Pitchfork gave one an 8.6. and the other a 7.3.

Ok, one is latin/funk-infused disco from '76-'83, and one is French electrosynth from right now, so why am I lumping them together? Because they're both reminding me that I'm too old (30) and pudgy (really not very pudgy) to shop in this American Apparel. Also, why is this place covered in porn? Why do I get the feeling that everybody here is waiting until I leave so they can have a vapid teenager sex party? Fuck this. I don't need a fucking 50 dollar sweatshirt that bad anyway. Sorry Malaysia, I'm gonna have to support your sweatshops because the one alternative is to bankroll a creepy pedophile. You win, merchants of cool. I'll return to K-Mart where I belong.


The Explorers Club
Freedom Wind

[Dead Oceans; 2008]

Pitchfork gave it a 6.7.

These guys want to sound exactly like the Beach Boys, and they sound exactly like somebody who wants to sound exactly like the Beach Boys. I'm not making a joke, either. It says it right here in their press release from two years ago. They're a tribute band. I don't understand it. Why would you want to actively remind people of something that everybody agrees is better? It's one thing to have influences, it's another thing to go through the looking glass and try to become your influences.
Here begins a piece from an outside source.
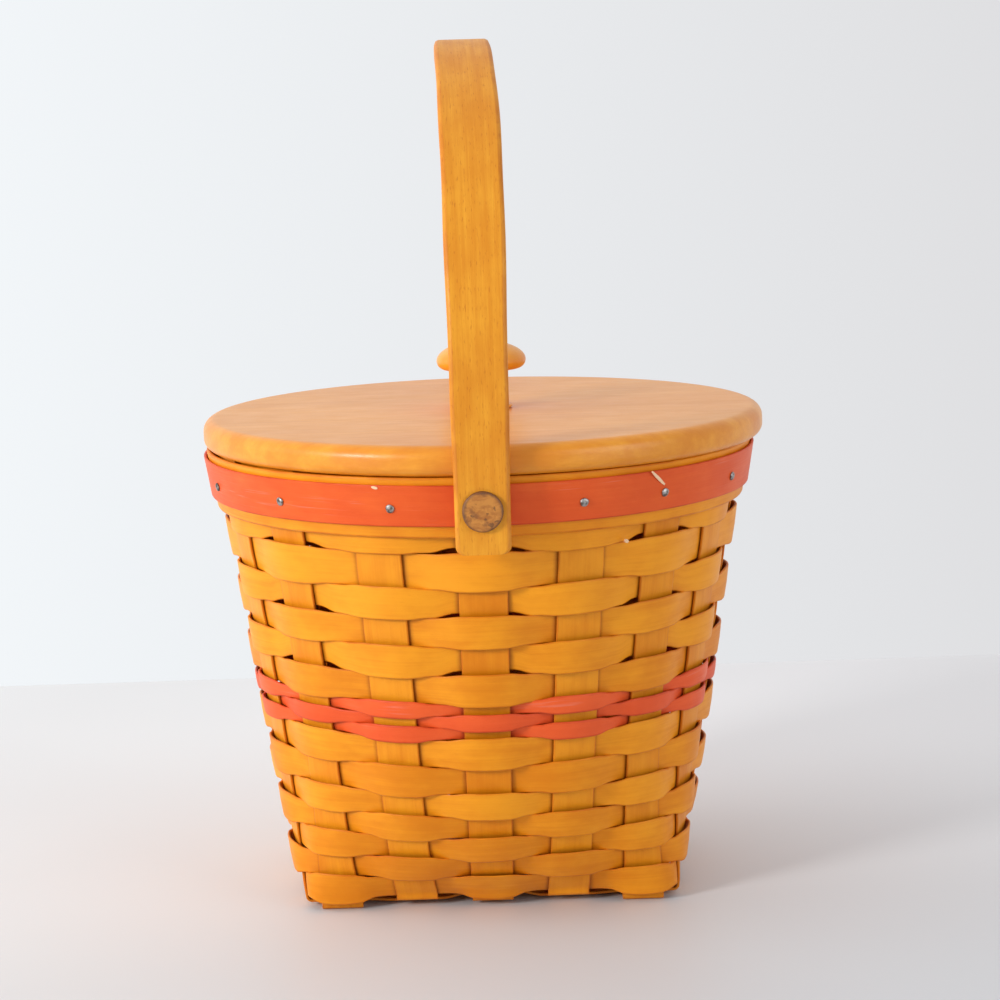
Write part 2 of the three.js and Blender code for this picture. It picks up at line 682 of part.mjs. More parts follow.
// Knob: foot, waist and mushroom cap, with a blind hole for its screw
const KNOB_Z = LID_TOP_Z + SEAT_GAP;
const knobUnderside = KNOB_WIDEST - KNOB_EDGE_ROUND;
const knobWaist = [KNOB_FOOT_RADIUS - KNOB_WAIST_RADIUS, (knobUnderside - KNOB_FOOT_HEIGHT) / 2];
const knobBlank = turned([
  [0, 0],
  [KNOB_FOOT_RADIUS, 0],
  ...arcPoints([KNOB_FOOT_RADIUS, KNOB_FOOT_HEIGHT + knobWaist[1]], knobWaist, -1, -3, 6),
  ...roundedEdge(KNOB_RADIUS, knobUnderside, KNOB_EDGE_ROUND, -1, 0, 3),
  ...arcPoints([0, KNOB_WIDEST], [KNOB_RADIUS, KNOB_HEIGHT - KNOB_WIDEST], 0, 1, 5).slice(1),
], KNOB_STEPS);
const boreEnd = KNOB_SCREW_BITE + SCREW_HOLE_GAP;
const knobBore = screwHole(SCREW_RADIUS + SCREW_HOLE_GAP, -boreEnd, boreEnd);
const knob = piece('lid_knob', drill(knobBlank, [knobBore]), woodMaterial(PALE_WOOD, 0.35));
knob.position.z = KNOB_Z;
lid.add(knob);

// A round-head wood screw standing on its head, with its point up
function screwGeometry(shankLength) {
  const pointZ = SCREW_HEAD_HEIGHT + shankLength;
  return turned([
    ...arcPoints([0, SCREW_HEAD_HEIGHT], [SCREW_HEAD_RADIUS, SCREW_HEAD_HEIGHT], -1, 0, 3),
    [SCREW_RADIUS, SCREW_HEAD_HEIGHT],
    [SCREW_RADIUS, pointZ - SCREW_POINT],
    [0, pointZ],
  ], SCREW_STEPS);
}

const knobShank = SEAT_GAP + LID_THICKNESS + KNOB_SCREW_BITE;
const knobScrew = piece('knob_screw', screwGeometry(knobShank), steelMaterial());
knobScrew.position.z = LID_Z - SEAT_GAP - SCREW_HEAD_HEIGHT;
lid.add(knobScrew);

for (let i = 0; i < DISC_SCREWS; i += 1) {
  const shankLength = LID_DISC_THICKNESS - SCREW_HEAD_HEIGHT + DISC_SCREW_BITE;
  const screw = piece(`lid_disc_screw_${i + 1}`, screwGeometry(shankLength), steelMaterial());
  screw.position.copy(discScrewPlace(i)).setZ(LID_DISC_Z - SEAT_GAP);
  lid.add(screw);
}
lid.position.x = LID_SHIFT;

// Handle: two straight legs and a half hoop, a little wider at the shoulders and leaning to -X at the top
const ARCH_Z = PIVOT_Z + HANDLE_LEG_RISE;
const LEG_END_Z = PIVOT_Z - HANDLE_LEG_TAIL;

function leanAt(z) {
  const part = Math.max(0, (z - ARCH_Z) / HANDLE_OUT);
  return -HANDLE_LEAN * part ** HANDLE_LEAN_POWER;
}

// Rounded rectangle across the handle, between its inner and outer face
function handleSection(centre, outward, width) {
  const halfWidth = width / 2;
  const halfThickness = HANDLE_THICKNESS / 2;
  const soft = HANDLE_EDGE_ROUND;
  const corners = [
    [halfWidth, halfThickness - soft], [halfWidth - soft, halfThickness],
    [-halfWidth + soft, halfThickness], [-halfWidth, halfThickness - soft],
    [-halfWidth, -halfThickness + soft], [-halfWidth + soft, -halfThickness],
    [halfWidth - soft, -halfThickness], [halfWidth, -halfThickness + soft],
  ];
  return corners.map(([across, through]) => {
    const point = offsetPoint(centre, outward, through);
    point.x += across + leanAt(centre.z);
    return point;
  });
}

function legWidth(z) {
  const aboveEnd = z - LEG_END_Z;
  const taper = Math.min(1, aboveEnd / HANDLE_LEG_RISE);
  const width = THREE.MathUtils.lerp(HANDLE_END_WIDTH, HANDLE_WIDTH, taper);
  const round = Math.max(0, HANDLE_END_ROUND - aboveEnd);
  return width - 2 * (HANDLE_END_ROUND - Math.sqrt(HANDLE_END_ROUND ** 2 - round ** 2));
}

function legSections(sideY) {
  const outward = new THREE.Vector3(0, sideY, 0);
  const middle = sideY * (HANDLE_IN + HANDLE_THICKNESS / 2);
  const cornerTop = LEG_END_Z + HANDLE_END_ROUND;
  const heights = [];
  for (let step = 0; step <= LEG_CORNER_STEPS; step += 1) {
    heights.push(cornerTop - HANDLE_END_ROUND * Math.cos((Math.PI / 2) * (step / LEG_CORNER_STEPS)));
  }
  for (let step = 1; step < LEG_STEPS; step += 1) {
    heights.push(THREE.MathUtils.lerp(cornerTop, ARCH_Z, step / LEG_STEPS));
  }
  return heights.map((z) => handleSection(new THREE.Vector3(0, middle, z), outward, legWidth(z)));
}

const archSections = [];
for (let step = 0; step <= ARCH_STEPS; step += 1) {
  const angle = (Math.PI * step) / ARCH_STEPS;
  const outward = new THREE.Vector3(0, -Math.cos(angle), Math.sin(angle));
  const centre = outward.clone().multiplyScalar(HANDLE_IN + HANDLE_THICKNESS / 2);
  centre.z += ARCH_Z;
  const swell = HANDLE_SHOULDER_SWELL * Math.abs(Math.sin(2 * angle));
  archSections.push(handleSection(centre, outward, HANDLE_WIDTH + swell));
}
const bentStrip = bar([...legSections(-1), ...archSections, ...legSections(1).reverse()], false);
const swingHole = pegHole(PEG_RADIUS + PEG_RUNNING_GAP);
handle.add(piece('handle_hoop', drill(bentStrip, [swingHole]), woodMaterial(HONEY_LIGHT, 0.45)));

const group = new THREE.Group();
group.add(basket, lid, handle);

export default group;
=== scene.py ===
# Lidded basket of flat wood splints, with a bentwood swing handle: its finish, light and camera.
# Lengths are millimetres until a mesh is made. +Z is up and -Y is the front, as in the frame.
import math

import bpy
import numpy as np
from mathutils import Matrix, Vector


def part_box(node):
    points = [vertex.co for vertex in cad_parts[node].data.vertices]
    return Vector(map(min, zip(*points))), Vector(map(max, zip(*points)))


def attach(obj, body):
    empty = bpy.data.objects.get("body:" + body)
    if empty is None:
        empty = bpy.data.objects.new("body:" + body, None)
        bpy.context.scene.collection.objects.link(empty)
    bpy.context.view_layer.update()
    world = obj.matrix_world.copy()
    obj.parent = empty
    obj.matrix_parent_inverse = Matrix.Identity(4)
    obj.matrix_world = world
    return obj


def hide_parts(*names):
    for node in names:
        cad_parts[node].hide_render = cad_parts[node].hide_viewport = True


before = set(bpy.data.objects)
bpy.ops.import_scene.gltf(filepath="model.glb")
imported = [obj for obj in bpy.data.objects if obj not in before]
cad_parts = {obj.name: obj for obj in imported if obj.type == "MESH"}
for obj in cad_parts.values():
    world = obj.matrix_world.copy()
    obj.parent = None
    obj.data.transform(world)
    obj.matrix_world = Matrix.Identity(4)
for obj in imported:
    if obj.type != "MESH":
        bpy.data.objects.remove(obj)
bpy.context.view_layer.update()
MM = 0.001
random = np.random.default_rng(7)


def box_mm(node):
    low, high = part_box(node)
    return np.array(low) / MM, np.array(high) / MM


def middle_mm(node):
    low, high = box_mm(node)
    return (low + high) / 2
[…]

They should have at least had the guts to call themselves The Beachie Boys and hope this album gets misfiled in the Beach Boys section of nine out of ten record stores nationwide. It's not like anybody's gonna run go buy this anyway. Might as well have it sit there snugly next to three worn down copies of Endless Summer and eight pristine copies of That Lucky Old Sun. It would actually be the better of the three possible purchases. It's not like the Beach Boys didn't dish out their share of depraved cash-grab chaff.